Koalisi yang dipimpin SBY adalah koalisi yang saling membutuhkan, sekaligus saling membenci. Rasa benci dan saling butuh antar elemen koalisi ini seimbang. Energi sentrifugal dan energi sentripetal dalam koalisi ini sama kuatnya. SBY memang pemimpin koalisi ini. Sebagai Presiden RI, dia di atas kertas adalah satu-satunya kiblat kesetiaan para menteri. Tapi kenyataannya tidak demikian.
Hanya sedikit kementrian yang dipimpin oleh profesional non-partai. Dari yang sedikit itu, Kemdiknas, Kemen PU, dan Kemenlu adalah sebagian di antaranya. Sebagian besar adalah kementrian yang dijatah untuk para peserta koalisi, sebagai manifestasi semangat bagi-bagi kue politik. Para menteri dari parpol ini pada dasarnya tak memiliki kesetiaan pada SBY (kecuali mungkin menteri-menteri dari Partai Demokrat). Kesetiaan sebagian besar mereka lebih tertuju pada partai masing-masing. SBY pada praktiknya tak memiliki kekuatan yang sungguh-sungguh efektif untuk memastikan kesetiaan para menterinya.

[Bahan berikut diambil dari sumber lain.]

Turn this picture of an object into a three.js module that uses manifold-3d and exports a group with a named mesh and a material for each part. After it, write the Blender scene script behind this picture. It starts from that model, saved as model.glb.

Dalam kondisi seperti ini, maka SBY memerlukan sesuatu yang lebih besar ketimbang wewenang formalnya, untuk “menegur” menteri yang tak loyal. SBY akan banyak meminjam tangan publik untuk melakukan teguran itu. Rendahnya kepatuhan dan buruknya kinerja sejumlah menteri yang diberitakan belakangan itu mungkin benar, mungkin saja tidak. Yang jelas benar adalah, kini SBY tak perlu capek-capek menegur menterinya. Publik telah melakukan hal itu untuk Sang Presiden. Lewat teguran publik inilah ia menakar kesetiaan para menteri. Bukankah SBY layak berterima kasih pada kita?